→ Directions for this task
Nothing should be output except the lines from the one containing "imported = [obj" through the one containing "bpy.data.objects.remove(obj)", both ends included, each repeated exactly.

*-*-*

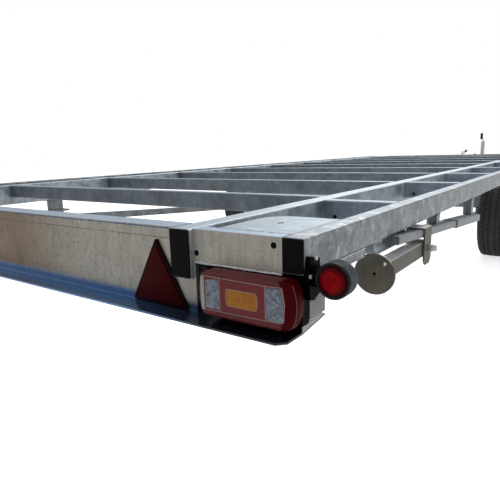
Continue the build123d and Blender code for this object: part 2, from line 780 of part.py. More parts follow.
save("axle_mounts", *mounts)


# Stays: hanger post under each inner rail and a sloping bar that runs below the rear axle beam
def stay_top(y):
    # height of the bar's top face
    return deck_height - stay_drop - (y - rear_y - stay_drop_reach) * tan(radians(stay_slope))


def stay(side):
    x = side * (arm_x0 - stay_size / 2 - stay_clearance)
    post_y0 = rear_y + stay_hanger_reach
    post_y1 = post_y0 + stay_hanger_length
    post_low = inner_bottom - stay_hanger_drop
    hanger = block(x - stay_size / 2, x + stay_size / 2, post_y0, post_y1, post_low, inner_bottom)
    foot_y = (post_y0 + post_y1) / 2
    half_x = stay_foot_width / 2
    half_y = stay_foot_length / 2
    plate_z = post_low - stay_foot_plate
    hanger += block(x - half_x, x + half_x, foot_y - half_y, foot_y + half_y, plate_z, post_low)
    end_y0 = rear_y + axle_rear_reach + beam_y - axle_beam_size / 2
    end_y1 = end_y0 + axle_beam_size
    beam_low = beam_z - axle_beam_size / 2
    points = (
        (post_y0, plate_z), (post_y0, stay_top(post_y0) - stay_size), (end_y1, stay_top(end_y1) - stay_size),
        (end_y1, beam_low), (end_y0, beam_low), (end_y0, stay_top(end_y0)),
        (post_y1, stay_top(post_y1)), (post_y1, plate_z),
    )
    return hanger + plate_yz(points, x - stay_size / 2, x + stay_size / 2)


save("axle_stays", *both_sides(stay))

# Drawbar: two arms under the cross members meeting at the overrun unit
bar_start_y = rear_y + bar_rear_reach
bar_end_y = front_y + bar_front_reach
bar_run = bar_end_y - bar_start_y
bar_turn = degrees(atan2(bar_rear_offset - bar_front_offset, bar_run))
drawbar_arm = tube_along_y(bar_width, bar_height, drawbar_wall, bar_run / cos(radians(bar_turn)))
bar_z = outer_bottom - bar_height / 2
right_arm = Pos(bar_rear_offset, bar_start_y, bar_z) * Rot(0, 0, bar_turn) * drawbar_arm
save("drawbar_arms", right_arm, mirror(right_arm, Plane.YZ))

plate_y0 = front_y + housing_start
plate_y1 = bar_end_y
spread = (bar_rear_offset - bar_front_offset) / bar_run
half_front = bar_front_offset + bar_width
half_rear = half_front + (plate_y1 - plate_y0) * spread
plate_outline = make_face(Polyline(
    (-half_rear, plate_y0), (half_rear, plate_y0),
    (half_front, plate_y1), (-half_front, plate_y1), close=True))
tie_plate = extrude(plate_outline, drawbar_plate)
save("drawbar_plates", Pos(0, 0, outer_bottom) * tie_plate,
     Pos(0, 0, outer_bottom - bar_height - drawbar_plate) * tie_plate)

# Overrun housing between the plates, with a bore for the shaft
housing_y0 = front_y + housing_start
housing_y1 = housing_y0 + housing_length
housing = block(-housing_width / 2, housing_width / 2, housing_y0, housing_y1,
                outer_bottom - bar_height, outer_bottom)
housing = fillet(housing.edges().filter_by(Axis.Y), housing_corner)
collar = Pos(0, housing_y1, bar_z) * Rot(90, 0, 0) * Cylinder(bellows_radius, collar_length * 2)
shaft_bore = Pos(0, housing_y1, bar_z) * Rot(90, 0, 0) * Cylinder(
    shaft_radius + seat_gap, shaft_engagement * 2)
save("overrun_housing", housing + collar - shaft_bore)

# Bellows round the shaft
bellows_y0 = housing_y1 + collar_length
head_y0 = nose_y - head_length
bellows_run = head_y0 - bellows_y0
fold_pitch = bellows_run / bellows_folds
points = [(shaft_radius + seat_gap, 0)]
for fold in range(bellows_folds):
    points.append((bellows_radius - bellows_fold, fold * fold_pitch))
    points.append((bellows_radius, (fold + 0.5) * fold_pitch))
points.append((bellows_radius - bellows_fold, bellows_run))
points.append((shaft_radius + seat_gap, bellows_run))
bellows = revolve(make_face(Polyline(*points, close=True)), Axis.Y)
save("overrun_bellows", Pos(0, bellows_y0, bar_z) * bellows)

# Coupling head: shaft, neck and a domed socket open below
ball_z = bar_z - ball_drop
socket_radius = ball_radius + ball_clearance + socket_wall
ball_y = nose_y - socket_radius
neck_low = ball_z - socket_skirt
neck = block(-head_width / 2, head_width / 2, head_y0, ball_y, neck_low, bar_z + head_height / 2)
neck = chamfer(neck.edges().filter_by(Axis.Y).group_by(Axis.Z)[-1], head_chamfer)
dome = Sphere(socket_radius) + Pos(0, 0, -socket_skirt / 2) * Cylinder(socket_radius, socket_skirt)
dome = Pos(0, ball_y, ball_z) * dome
dome -= block(-head_width, head_width, ball_y - head_width, nose_y + head_width,
              ball_z - socket_skirt - head_width, ball_z - socket_skirt)
cavity_radius = ball_radius + ball_clearance
cavity = Sphere(cavity_radius) + Pos(0, 0, -head_width / 2) * Cylinder(cavity_radius, head_width)
head = neck + dome - Pos(0, ball_y, ball_z) * cavity
head += rod(shaft_radius, (0, housing_y1 - shaft_engagement + seat_gap, bar_z), (0, head_y0, bar_z))
save("coupling_head", head)

handle_y = ball_y - socket_radius
handle_z = bar_z + head_height / 2
handle_points = (
    (handle_y, handle_z), (handle_y + handle_height * 2, handle_z),
    (handle_y - handle_length / 2, handle_z + handle_rise),
    (handle_y - handle_length, handle_z + handle_rise),
    (handle_y - handle_length, handle_z + handle_rise - handle_height),
    (handle_y - handle_length / 2 - handle_height, handle_z + handle_rise - handle_height),
)
save("coupling_handle", plate_yz(handle_points, -handle_width / 2, handle_width / 2))

# Handbrake lever beside the overrun housing
lever_y = front_y + lever_reach
lever_z = outer_bottom + drawbar_plate
quadrant = plate_yz(((lever_y - lever_plate_size / 2, lever_z), (lever_y + lever_plate_size / 2, lever_z),
                     (lever_y + lever_plate_size / 4, lever_z + lever_plate_size),
                     (lever_y - lever_plate_size / 4, lever_z + lever_plate_size)),
                    -lever_offset, -lever_offset - lever_plate)
lever_start = (-lever_offset - lever_plate / 2, lever_y, lever_z + lever_plate_size / 2)
lean = radians(lever_lean)
lever_end = (lever_start[0], lever_y + lever_length * sin(lean), lever_start[2] + lever_length * cos(lean))
save("handbrake_lever", quadrant + rod(lever_radius, lever_start, lever_end))

# Jockey wheel: clamp, outer tube and crank on the drawbar
jockey_y = front_y + jockey_reach
tube_low = Vector(jockey_offset, jockey_y, jockey_tube_bottom)
outer_tube = Cylinder(jockey_tube_radius, jockey_tube_top - jockey_tube_bottom,
                      align=(Align.CENTER, Align.CENTER, Align.MIN))
bore_radius = jockey_inner_radius + jockey_bore_clearance
outer_tube -= Cylinder(bore_radius, jockey_tube_top - jockey_tube_bottom - jockey_cap,
                       align=(Align.CENTER, Align.CENTER, Align.MIN))
save("jockey_outer_tube", Pos(tube_low) * outer_tube)

clamp_z1 = outer_bottom - jockey_clamp_drop / 4
clamp_z0 = clamp_z1 - jockey_clamp_height
ring = Pos(jockey_offset, jockey_y, clamp_z0) * Cylinder(
    jockey_tube_radius + jockey_clamp_wall, jockey_clamp_height,
    align=(Align.CENTER, Align.CENTER, Align.MIN))
lug_half = jockey_clamp_wall * 2
lug = block(bar_front_offset, jockey_offset, jockey_y - lug_half, jockey_y + lug_half, clamp_z0, clamp_z1)
arm_solid = Pos(bar_front_offset, bar_end_y, bar_z) * Rot(0, 0, bar_turn) * Pos(0, -bar_height * 2, 0) * Box(
    bar_width, bar_height * 4, bar_height)
inboard = block(0, bar_front_offset, jockey_y - bar_height, jockey_y + bar_height, clamp_z0, clamp_z1)
clamp = ring + lug - arm_solid - inboard
clamp -= Pos(tube_low) * Cylinder(jockey_tube_radius, jockey_tube_top,
                                  align=(Align.CENTER, Align.CENTER, Align.MIN))
save("jockey_clamp", clamp.solids().sort_by(Axis.X)[-1])

crank_z = jockey_tube_top + crank_rise
crank = rod(crank_radius, (jockey_offset, jockey_y, jockey_tube_top), (jockey_offset, jockey_y, crank_z))
crank += rod(crank_radius, (jockey_offset, jockey_y + crank_radius, crank_z - crank_radius),
             (jockey_offset, jockey_y - crank_reach, crank_z - crank_radius))
crank += rod(grip_radius, (jockey_offset, jockey_y - crank_reach, crank_z - crank_radius * 2),
             (jockey_offset, jockey_y - crank_reach, crank_z - crank_radius * 2 + grip_length))
save("jockey_crank", crank)

inner_tube = Pos(jockey_offset, jockey_y, jockey_inner_bottom) * Cylinder(
    jockey_inner_radius, jockey_inner_length, align=(Align.CENTER, Align.CENTER, Align.MIN))
stem_radius = jockey_inner_radius - jockey_inner_wall - stem_clearance
inner_tube -= Pos(jockey_offset, jockey_y, jockey_inner_bottom) * Cylinder(
    stem_radius + stem_clearance, stem_length + seat_gap * 2, align=(Align.CENTER, Align.CENTER, Align.MIN))
save("jockey_inner_tube", inner_tube)

# Fork with its stem, and the small wheel behind the tube
fork_top = jockey_inner_bottom - seat_gap
fork_x = jockey_wheel_width / 2 + jockey_fork_gap
wheel_spot = Pos(jockey_offset, jockey_y - jockey_trail, jockey_wheel_radius)
fork = Pos(jockey_offset, jockey_y, fork_top) * Cylinder(
    stem_radius, stem_length, align=(Align.CENTER, Align.CENTER, Align.MIN))
fork += block(jockey_offset - fork_x - jockey_fork_plate, jockey_offset + fork_x + jockey_fork_plate,
              jockey_y - jockey_trail, jockey_y + jockey_tube_radius, fork_top - jockey_fork_plate, fork_top)
cheek = make_hull((Pos(-jockey_trail, jockey_wheel_radius) * Circle(jockey_axle_radius * 2)
                   + Pos(-jockey_tube_radius / 2, fork_top - jockey_tube_radius)
                   * Circle(jockey_tube_radius)).edges())
cheek = extrude(Plane.YZ * cheek, jockey_fork_plate)
for side in sides:
    offset_x = fork_x if side > 0 else -fork_x - jockey_fork_plate
    fork += Pos(jockey_offset + offset_x, jockey_y, 0) * cheek
fork += wheel_spot * Rot(0, 90, 0) * Cylinder(jockey_axle_radius, (fork_x + jockey_fork_plate) * 2)
save("jockey_fork", fork)

wheel = Cylinder(jockey_wheel_radius, jockey_wheel_width)
wheel = fillet(wheel.edges().filter_by(GeomType.CIRCLE), jockey_wheel_round)
wheel -= Cylinder(jockey_axle_radius + leg_pin_clearance, jockey_wheel_width)
save("jockey_wheel", wheel_spot * Rot(0, 90, 0) * wheel)
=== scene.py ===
import math

import bmesh
import bpy
from mathutils import Matrix, Vector, noise


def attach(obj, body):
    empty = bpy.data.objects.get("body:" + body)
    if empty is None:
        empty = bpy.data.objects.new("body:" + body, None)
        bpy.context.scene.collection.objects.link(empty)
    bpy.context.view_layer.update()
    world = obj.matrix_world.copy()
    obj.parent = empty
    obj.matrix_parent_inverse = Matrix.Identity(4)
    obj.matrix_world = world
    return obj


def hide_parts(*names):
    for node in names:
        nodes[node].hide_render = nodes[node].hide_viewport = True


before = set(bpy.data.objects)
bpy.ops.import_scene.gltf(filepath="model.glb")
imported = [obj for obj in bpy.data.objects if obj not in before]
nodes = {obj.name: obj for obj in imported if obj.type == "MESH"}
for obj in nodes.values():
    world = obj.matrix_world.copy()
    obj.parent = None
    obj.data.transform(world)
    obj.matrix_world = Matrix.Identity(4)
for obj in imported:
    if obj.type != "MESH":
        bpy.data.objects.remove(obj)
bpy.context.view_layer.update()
print("frame loaded")

# Where the photographer stood, worked out from the deck's straight edges
camera = {
    "place": (1.51260, -4.30744, 0.73918),
    "right": (0.812445, 0.582294, -0.029451),
    "up": (-0.096190, 0.183688, 0.978267),
    "lensMm": 34.398, "nearest": 0.05, "farthest": 200,
}


def makeCamera():
    data = bpy.data.cameras.new("camera")
    data.lens = camera["lensMm"]
    data.clip_start = camera["nearest"]
    data.clip_end = camera["farthest"]
    obj = bpy.data.objects.new("camera", data)
    right = Vector(camera["right"]).normalized()
    up = Vector(camera["up"]).normalized()
    back = right.cross(up).normalized()
    obj.matrix_world = Matrix((
        (right.x, up.x, back.x, camera["place"][0]),
        (right.y, up.y, back.y, camera["place"][1]),
        (right.z, up.z, back.z, camera["place"][2]),
        (0, 0, 0, 1),
    ))
    bpy.context.scene.collection.objects.link(obj)
    bpy.context.scene.camera = obj


makeCamera()
print("camera placed")


# Small helpers for materials
def colour(code):
    # sRGB hex to the linear values that shaders take
    parts = [int(code[i:i + 2], 16) / 255 for i in (1, 3, 5)]
    return [c / 12.92 if c <= 0.04045 else ((c + 0.055) / 1.055) ** 2.4 for c in parts] + [1.0]


def fillSockets(tree, node, sockets):
    # a socket takes a value, a hex colour, a node's first output or the output given
    for name, value in sockets.items():
        if isinstance(value, bpy.types.Node):
            value = value.outputs[0]
        if isinstance(value, bpy.types.NodeSocket):
            tree.links.new(value, node.inputs[name])
        else:
            node.inputs[name].default_value = colour(value) if isinstance(value, str) else value


def addNode(tree, kind, sockets=None, **settings):
    # one node with its settings, its values and its links
    node = tree.nodes.new(kind)
    for name, value in settings.items():
        setattr(node, name, value)
    fillSockets(tree, node, sockets or {})
    return node


def newMaterial(name, sockets):
    material = bpy.data.materials.new(name)
    material.use_nodes = True
    tree = material.node_tree
    shader = tree.nodes["Principled BSDF"]
    fillSockets(tree, shader, sockets)
    return material, tree, shader, addNode(tree, "ShaderNodeTexCoord")


# Zinc values: patterns in mm, amounts and shares from 0 to 1, places in metres on the trailer
zinc = {
    "metallic": 0.55, "specular": 0.5, "rough": 0.48, "roughLess": 0.08, "roughMore": 0.12,
    "dark": "#626668", "light": "#878b8e", "bloomMm": 70, "bloomHalf": 0.14,
    # top and topShare: painted light on faces that look up, paler and bluer than the sides
    "top": "#778490", "topShare": 0.85, "facing": (0.5, 0.9),
    # film: painted warm reflection of the ground on faces to the rear, browner in one stretch
    "film": "#807d74", "filmBrown": "#786e5c", "filmShare": 0.0, "brownX": ((0.58, 0.30), (-0.20, 0.20)),
    # fold: painted sky reflection low on a folded face; foldRight: painted shadow to the right, under the
    # reflectors and lamps
    "fold": "#4a73a3", "foldRight": "#0e1322", "foldRightX": (0.74, 0.98), "foldTop": 0.464,
    "foldFade": 0.014, "foldShare": 0.0, "foldGloss": 0.35,
    "spangleMm": 16, "spangle": 0.07, "grainMm": 3.5, "grain": 0.05, "runMm": (10.5, 10.5, 111), "runs": 0.08,
    "frost": "#a8adb0", "frostMm": 75, "frostFrom": 0.60, "frostFade": 0.10, "frostShare": 0.55,
    "pit": "#37342f", "pitMm": (6.7, 6.7, 11), "pitShare": 0.2, "pitFewerX": (0.62, 0.88), "pitLeft": 0.15,
    "bump": 0.35, "runDepth": 0.0008, "grainDepth": 0.0004,
}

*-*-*

→ Output for this task
imported = [obj for obj in bpy.data.objects if obj not in before]
nodes = {obj.name: obj for obj in imported if obj.type == "MESH"}
for obj in nodes.values():
    world = obj.matrix_world.copy()
    obj.parent = None
    obj.data.transform(world)
    obj.matrix_world = Matrix.Identity(4)
for obj in imported:
    if obj.type != "MESH":
        bpy.data.objects.remove(obj)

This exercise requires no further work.